Exercise instructions.
Print the data exactly, leaving nothing out.

Dataset section.

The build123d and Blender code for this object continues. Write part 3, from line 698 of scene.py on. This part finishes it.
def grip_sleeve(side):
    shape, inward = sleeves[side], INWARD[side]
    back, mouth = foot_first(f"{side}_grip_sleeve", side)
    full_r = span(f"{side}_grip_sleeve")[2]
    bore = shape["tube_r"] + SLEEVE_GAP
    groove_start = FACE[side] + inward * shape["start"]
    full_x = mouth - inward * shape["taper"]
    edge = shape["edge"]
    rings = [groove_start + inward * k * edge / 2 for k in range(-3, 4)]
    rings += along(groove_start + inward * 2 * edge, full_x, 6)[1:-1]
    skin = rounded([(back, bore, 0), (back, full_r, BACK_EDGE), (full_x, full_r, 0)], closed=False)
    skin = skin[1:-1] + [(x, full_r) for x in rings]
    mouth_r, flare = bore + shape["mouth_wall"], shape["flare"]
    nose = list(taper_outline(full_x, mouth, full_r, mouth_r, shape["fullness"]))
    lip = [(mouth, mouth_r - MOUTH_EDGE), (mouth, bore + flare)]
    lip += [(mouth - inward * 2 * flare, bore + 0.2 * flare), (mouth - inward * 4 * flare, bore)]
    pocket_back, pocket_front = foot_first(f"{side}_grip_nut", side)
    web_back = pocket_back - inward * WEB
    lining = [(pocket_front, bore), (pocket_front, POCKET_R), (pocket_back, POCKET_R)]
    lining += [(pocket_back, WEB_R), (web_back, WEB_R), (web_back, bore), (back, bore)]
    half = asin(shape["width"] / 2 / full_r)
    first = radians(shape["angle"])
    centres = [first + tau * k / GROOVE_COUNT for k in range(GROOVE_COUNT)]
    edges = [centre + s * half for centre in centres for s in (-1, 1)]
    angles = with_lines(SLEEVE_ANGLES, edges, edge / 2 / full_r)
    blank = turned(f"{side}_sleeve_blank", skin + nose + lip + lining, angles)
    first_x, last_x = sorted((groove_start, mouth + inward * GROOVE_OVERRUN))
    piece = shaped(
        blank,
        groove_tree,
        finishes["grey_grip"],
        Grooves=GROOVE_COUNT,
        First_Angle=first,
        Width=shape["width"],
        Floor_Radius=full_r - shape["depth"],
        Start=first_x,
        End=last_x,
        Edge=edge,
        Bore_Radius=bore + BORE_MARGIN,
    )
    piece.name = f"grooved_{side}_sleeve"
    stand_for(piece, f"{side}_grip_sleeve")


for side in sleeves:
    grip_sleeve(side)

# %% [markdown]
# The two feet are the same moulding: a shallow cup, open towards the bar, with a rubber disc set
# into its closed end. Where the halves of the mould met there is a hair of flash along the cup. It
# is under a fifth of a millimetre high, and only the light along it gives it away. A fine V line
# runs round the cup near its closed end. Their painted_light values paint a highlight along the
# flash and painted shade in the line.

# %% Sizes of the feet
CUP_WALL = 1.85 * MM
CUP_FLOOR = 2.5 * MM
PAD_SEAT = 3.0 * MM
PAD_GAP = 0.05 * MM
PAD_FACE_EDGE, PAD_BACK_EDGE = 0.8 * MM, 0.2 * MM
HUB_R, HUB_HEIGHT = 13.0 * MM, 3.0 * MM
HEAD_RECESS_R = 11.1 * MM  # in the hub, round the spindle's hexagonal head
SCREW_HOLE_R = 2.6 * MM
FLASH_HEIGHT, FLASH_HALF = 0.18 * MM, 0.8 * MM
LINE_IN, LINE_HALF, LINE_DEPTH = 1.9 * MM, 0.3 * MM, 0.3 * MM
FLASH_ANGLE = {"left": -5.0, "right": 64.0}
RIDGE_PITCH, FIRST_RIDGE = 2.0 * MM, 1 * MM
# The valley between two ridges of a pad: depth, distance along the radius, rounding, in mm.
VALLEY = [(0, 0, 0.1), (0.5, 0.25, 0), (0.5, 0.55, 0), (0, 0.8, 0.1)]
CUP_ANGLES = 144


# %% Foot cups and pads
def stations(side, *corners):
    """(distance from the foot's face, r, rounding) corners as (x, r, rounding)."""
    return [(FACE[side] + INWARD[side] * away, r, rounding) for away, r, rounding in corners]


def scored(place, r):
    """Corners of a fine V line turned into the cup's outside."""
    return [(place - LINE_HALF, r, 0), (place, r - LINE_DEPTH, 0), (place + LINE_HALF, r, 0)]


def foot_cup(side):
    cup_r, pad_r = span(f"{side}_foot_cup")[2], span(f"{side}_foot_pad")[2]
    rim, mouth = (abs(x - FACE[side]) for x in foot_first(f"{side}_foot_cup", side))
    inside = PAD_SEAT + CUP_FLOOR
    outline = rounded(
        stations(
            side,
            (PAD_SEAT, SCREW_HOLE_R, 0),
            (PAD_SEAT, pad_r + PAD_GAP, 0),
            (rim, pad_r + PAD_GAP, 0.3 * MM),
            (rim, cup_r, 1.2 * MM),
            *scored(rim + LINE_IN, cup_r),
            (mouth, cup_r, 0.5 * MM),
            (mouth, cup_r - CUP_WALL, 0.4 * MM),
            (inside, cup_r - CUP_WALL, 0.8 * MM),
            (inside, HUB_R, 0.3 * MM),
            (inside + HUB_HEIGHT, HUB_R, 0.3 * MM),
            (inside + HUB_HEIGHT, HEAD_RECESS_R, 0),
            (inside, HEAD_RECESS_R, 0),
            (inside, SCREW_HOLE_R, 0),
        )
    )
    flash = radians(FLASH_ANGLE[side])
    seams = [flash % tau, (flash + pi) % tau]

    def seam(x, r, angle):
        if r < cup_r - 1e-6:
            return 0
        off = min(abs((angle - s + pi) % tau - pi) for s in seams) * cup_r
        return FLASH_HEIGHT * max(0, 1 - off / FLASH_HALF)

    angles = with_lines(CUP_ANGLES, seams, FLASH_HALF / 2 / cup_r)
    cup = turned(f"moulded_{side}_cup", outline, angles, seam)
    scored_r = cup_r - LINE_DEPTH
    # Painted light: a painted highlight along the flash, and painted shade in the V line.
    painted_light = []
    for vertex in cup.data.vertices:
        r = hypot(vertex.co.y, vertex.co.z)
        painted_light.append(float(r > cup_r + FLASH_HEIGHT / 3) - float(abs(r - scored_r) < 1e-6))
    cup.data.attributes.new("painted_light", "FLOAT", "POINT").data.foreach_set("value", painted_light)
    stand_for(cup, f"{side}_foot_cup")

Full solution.
The build123d and Blender code for this object continues. Write part 3, from line 698 of scene.py on. This part finishes it.
def grip_sleeve(side):
    shape, inward = sleeves[side], INWARD[side]
    back, mouth = foot_first(f"{side}_grip_sleeve", side)
    full_r = span(f"{side}_grip_sleeve")[2]
    bore = shape["tube_r"] + SLEEVE_GAP
    groove_start = FACE[side] + inward * shape["start"]
    full_x = mouth - inward * shape["taper"]
    edge = shape["edge"]
    rings = [groove_start + inward * k * edge / 2 for k in range(-3, 4)]
    rings += along(groove_start + inward * 2 * edge, full_x, 6)[1:-1]
    skin = rounded([(back, bore, 0), (back, full_r, BACK_EDGE), (full_x, full_r, 0)], closed=False)
    skin = skin[1:-1] + [(x, full_r) for x in rings]
    mouth_r, flare = bore + shape["mouth_wall"], shape["flare"]
    nose = list(taper_outline(full_x, mouth, full_r, mouth_r, shape["fullness"]))
    lip = [(mouth, mouth_r - MOUTH_EDGE), (mouth, bore + flare)]
    lip += [(mouth - inward * 2 * flare, bore + 0.2 * flare), (mouth - inward * 4 * flare, bore)]
    pocket_back, pocket_front = foot_first(f"{side}_grip_nut", side)
    web_back = pocket_back - inward * WEB
    lining = [(pocket_front, bore), (pocket_front, POCKET_R), (pocket_back, POCKET_R)]
    lining += [(pocket_back, WEB_R), (web_back, WEB_R), (web_back, bore), (back, bore)]
    half = asin(shape["width"] / 2 / full_r)
    first = radians(shape["angle"])
    centres = [first + tau * k / GROOVE_COUNT for k in range(GROOVE_COUNT)]
    edges = [centre + s * half for centre in centres for s in (-1, 1)]
    angles = with_lines(SLEEVE_ANGLES, edges, edge / 2 / full_r)
    blank = turned(f"{side}_sleeve_blank", skin + nose + lip + lining, angles)
    first_x, last_x = sorted((groove_start, mouth + inward * GROOVE_OVERRUN))
    piece = shaped(
        blank,
        groove_tree,
        finishes["grey_grip"],
        Grooves=GROOVE_COUNT,
        First_Angle=first,
        Width=shape["width"],
        Floor_Radius=full_r - shape["depth"],
        Start=first_x,
        End=last_x,
        Edge=edge,
        Bore_Radius=bore + BORE_MARGIN,
    )
    piece.name = f"grooved_{side}_sleeve"
    stand_for(piece, f"{side}_grip_sleeve")


for side in sleeves:
    grip_sleeve(side)

# %% [markdown]
# The two feet are the same moulding: a shallow cup, open towards the bar, with a rubber disc set
# into its closed end. Where the halves of the mould met there is a hair of flash along the cup. It
# is under a fifth of a millimetre high, and only the light along it gives it away. A fine V line
# runs round the cup near its closed end. Their painted_light values paint a highlight along the
# flash and painted shade in the line.

# %% Sizes of the feet
CUP_WALL = 1.85 * MM
CUP_FLOOR = 2.5 * MM
PAD_SEAT = 3.0 * MM
PAD_GAP = 0.05 * MM
PAD_FACE_EDGE, PAD_BACK_EDGE = 0.8 * MM, 0.2 * MM
HUB_R, HUB_HEIGHT = 13.0 * MM, 3.0 * MM
HEAD_RECESS_R = 11.1 * MM  # in the hub, round the spindle's hexagonal head
SCREW_HOLE_R = 2.6 * MM
FLASH_HEIGHT, FLASH_HALF = 0.18 * MM, 0.8 * MM
LINE_IN, LINE_HALF, LINE_DEPTH = 1.9 * MM, 0.3 * MM, 0.3 * MM
FLASH_ANGLE = {"left": -5.0, "right": 64.0}
RIDGE_PITCH, FIRST_RIDGE = 2.0 * MM, 1 * MM
# The valley between two ridges of a pad: depth, distance along the radius, rounding, in mm.
VALLEY = [(0, 0, 0.1), (0.5, 0.25, 0), (0.5, 0.55, 0), (0, 0.8, 0.1)]
CUP_ANGLES = 144


# %% Foot cups and pads
def stations(side, *corners):
    """(distance from the foot's face, r, rounding) corners as (x, r, rounding)."""
    return [(FACE[side] + INWARD[side] * away, r, rounding) for away, r, rounding in corners]


def scored(place, r):
    """Corners of a fine V line turned into the cup's outside."""
    return [(place - LINE_HALF, r, 0), (place, r - LINE_DEPTH, 0), (place + LINE_HALF, r, 0)]


def foot_cup(side):
    cup_r, pad_r = span(f"{side}_foot_cup")[2], span(f"{side}_foot_pad")[2]
    rim, mouth = (abs(x - FACE[side]) for x in foot_first(f"{side}_foot_cup", side))
    inside = PAD_SEAT + CUP_FLOOR
    outline = rounded(
        stations(
            side,
            (PAD_SEAT, SCREW_HOLE_R, 0),
            (PAD_SEAT, pad_r + PAD_GAP, 0),
            (rim, pad_r + PAD_GAP, 0.3 * MM),
            (rim, cup_r, 1.2 * MM),
            *scored(rim + LINE_IN, cup_r),
            (mouth, cup_r, 0.5 * MM),
            (mouth, cup_r - CUP_WALL, 0.4 * MM),
            (inside, cup_r - CUP_WALL, 0.8 * MM),
            (inside, HUB_R, 0.3 * MM),
            (inside + HUB_HEIGHT, HUB_R, 0.3 * MM),
            (inside + HUB_HEIGHT, HEAD_RECESS_R, 0),
            (inside, HEAD_RECESS_R, 0),
            (inside, SCREW_HOLE_R, 0),
        )
    )
    flash = radians(FLASH_ANGLE[side])
    seams = [flash % tau, (flash + pi) % tau]

    def seam(x, r, angle):
        if r < cup_r - 1e-6:
            return 0
        off = min(abs((angle - s + pi) % tau - pi) for s in seams) * cup_r
        return FLASH_HEIGHT * max(0, 1 - off / FLASH_HALF)

    angles = with_lines(CUP_ANGLES, seams, FLASH_HALF / 2 / cup_r)
    cup = turned(f"moulded_{side}_cup", outline, angles, seam)
    scored_r = cup_r - LINE_DEPTH
    # Painted light: a painted highlight along the flash, and painted shade in the V line.
    painted_light = []
    for vertex in cup.data.vertices:
        r = hypot(vertex.co.y, vertex.co.z)
        painted_light.append(float(r > cup_r + FLASH_HEIGHT / 3) - float(abs(r - scored_r) < 1e-6))
    cup.data.attributes.new("painted_light", "FLOAT", "POINT").data.foreach_set("value", painted_light)
    stand_for(cup, f"{side}_foot_cup")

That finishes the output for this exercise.